===== Dataset content

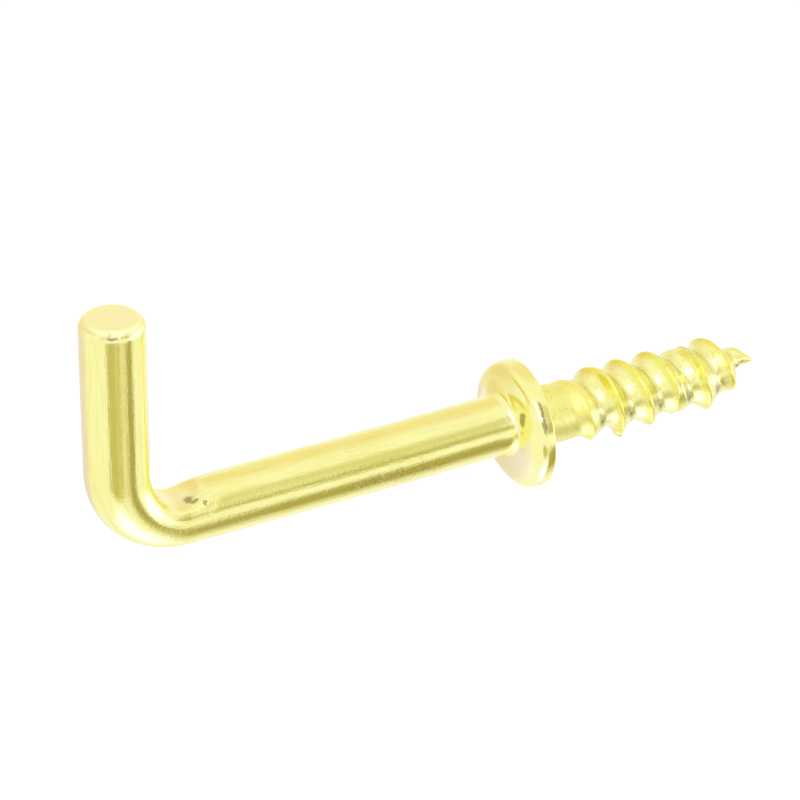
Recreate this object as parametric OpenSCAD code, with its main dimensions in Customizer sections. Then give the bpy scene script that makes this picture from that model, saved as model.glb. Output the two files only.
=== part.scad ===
// Square screw hook, one piece of plated wire: a straight arm, a square bend, a plain shank,
// a collar upset from the wire, and a wood-screw thread rolled down to a gimlet point.
// +X runs along the screw into the wall, +Z runs up the arm, and the origin is the centre
// of the collar's flat bearing face. All sizes are millimetres.

/* [Wire and bend] */
// Diameter of the wire
wire_d = 3.2; // [2.8:0.1:3.6]
// Distance from the bearing face back to the arm's axis
reach = 22.8; // [14:0.1:40]
// Height of the arm's cut end above the shank's axis
arm_h = 12; // [8:0.1:25]
// Radius of the bend at the middle of the wire
bend_r = 3.3; // [2.4:0.1:5]
// Rounding of the edge round the arm's cut end
end_round = 0.3; // [0.1:0.05:0.8]
// How much smaller the bending pin's radius is than the inside of the bend
pin_tight = 0.3; // [0.2:0.05:0.6]
// Depth to which the bending pin pressed into the shank
pin_mark = 0.4; // [0.1:0.05:0.6]

/* [Collar] */
// Diameter of the collar
collar_d = 6.8; // [5.6:0.1:9]
// Thickness of the collar from its bearing face to the top of its dome
collar_h = 1.35; // [0.9:0.05:2.5]
// Thickness of the straight rim round the collar
rim_h = 0.45; // [0.2:0.05:0.7]
// Rounding of the rim's edge on the bearing side
rim_round = 0.1; // [0.05:0.05:0.15]
// Width of the flat step between the shank's fillet and the dome
dome_step = 0.05; // [0:0.05:0.3]
// Fullness of the dome: 2 is an ellipse, higher values have a squarer shoulder
dome_fullness = 2.4; // [1.6:0.1:4]
// Radius of the fillet between the shank and the collar
shank_fillet = 0.35; // [0.1:0.05:0.6]
// How far the heading dies leave the shank's axis above the screw's axis
shank_rise = 0.2; // [0:0.05:0.3]

/* [Screw] */
// Length of the screw from the bearing face to its point
screw_len = 13.7; // [10:0.1:25]
// Diameter of the plain neck under the collar
neck_d = 2.95; // [2.6:0.05:3.3]
// Radius of the fillet between the neck and the bearing face
neck_fillet = 0.6; // [0.1:0.05:0.65]
// Diameter over the thread's crests
thread_d = 3.9; // [3.5:0.05:5]
// Diameter at the thread's root
root_d = 2.9; // [1.6:0.05:3]
// Distance between neighbouring crests
pitch = 1.745; // [1.2:0.005:2.4]
// Width of the flat on top of a crest
crest_w = 0.24; // [0.05:0.01:0.4]
// Angle of each side of the thread, from square to the axis, in degrees
flank_angle = 37; // [15:1:40]
// Distance from the bearing face at which the thread begins to rise from the neck
thread_start = 1.5; // [0.8:0.1:3]
// Length over which the thread rises to full height
run_in = 2.8; // [0.5:0.1:4]
// Length of the tapered point
point_len = 2.9; // [2:0.1:5]
// Fullness of the point: 1 is a plain cone, lower values stay thick for longer
point_fullness = 0.72; // [0.5:0.01:1]
// Turn of the whole thread about the screw's axis, in degrees
thread_turn = 239; // [0:1:359]
// Facets in one turn of the thread
turn_steps = 40; // [16:4:56]

/* [Hidden] */
$fn = 64;

wire_r = wire_d / 2;
collar_r = collar_d / 2;
neck_r = neck_d / 2;
brass = [0.93, 0.86, 0.45];

// Bend: the centre of its quarter turn, and the bending pin that pressed into its inside
bend_x = -reach + bend_r;
bend_z = shank_rise + bend_r;
arm_len = arm_h - bend_r;
pin_r = bend_r - wire_r - pin_tight;
pin_x = bend_x - pin_tight - 0.1 * pin_mark;
pin_z = bend_z - pin_tight - pin_mark;

// Collar: the fillet stops just short of square to the axis and runs on into the dome
fillet_turn = 75;
fillet_sink = 0.1;
dome_r = wire_r + shank_fillet + dome_step;
dome_steps = 20;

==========

◆ Exercise directions:
In the listing above, find each line with the word "that" and copy it.

◆ Response to the task:
Recreate this object as parametric OpenSCAD code, with its main dimensions in Customizer sections. Then give the bpy scene script that makes this picture from that model, saved as model.glb. Output the two files only.
// Bend: the centre of its quarter turn, and the bending pin that pressed into its inside